La naturaleza se revela bondadosa sólo cuando el alma es serena, muestra el juego de sus destellos, que giran en el tiempo desde un amanecer a la luminosidad del mediodía y tocan la tangente del destino.
Mansa, camina por un murmullo, deja escuchar el susurro de las hojas, el rumor de los pájaros conversando en trinos, el afán de la lluvia por mojar y se monta en un soplo de viento para acariciarnos.
Tormentosa, destruye, según el estado de ánimo de las nubes, porque se convierte en una borrasca para estremecer, o en avalancha de aguas para rugir en medio de la incertidumbre y el temor.
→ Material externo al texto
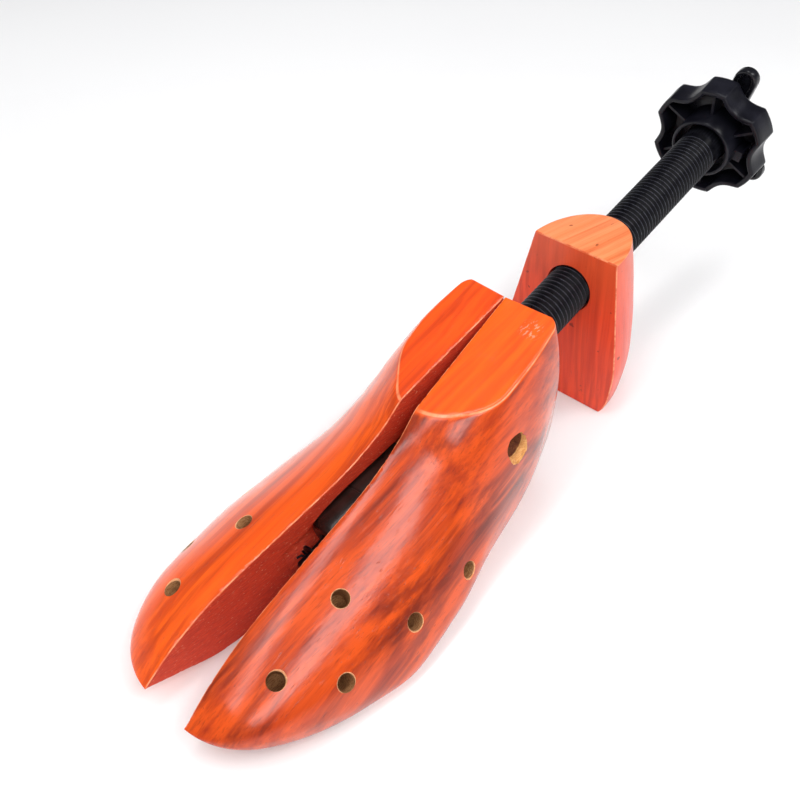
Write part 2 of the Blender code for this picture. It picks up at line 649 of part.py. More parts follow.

Y, como el verdadero amor, esconde en su hermosura los principios universales, la huella de la espiritualidad, e inscribe, en el alma de todos, señales que ascienden a lo azul, bucles de fantasía para esperar, o soñar, con la ingenuidad y la belleza de la vida.
Cuando se la admira con lentitud cuenta, o recuerda, historias gratas y, si se la ignora, castiga con el lastre de ese -no ser- que abruma a la humanidad en medio de su absurda y frágil mortalidad para volverla como una gotica de rocío temblando en el vacío.
La erudición de sus leyes se dispersa en fragmentos de estrellas, en floraciones, en luces, en árboles con ardillas trepando, en bosques con aroma verde, con sabor a la savia que fluye buena de la tierra: ¿Cuál será el secreto de su majestuosidad, de ser el mejor reflejo de los fantasmas del universo?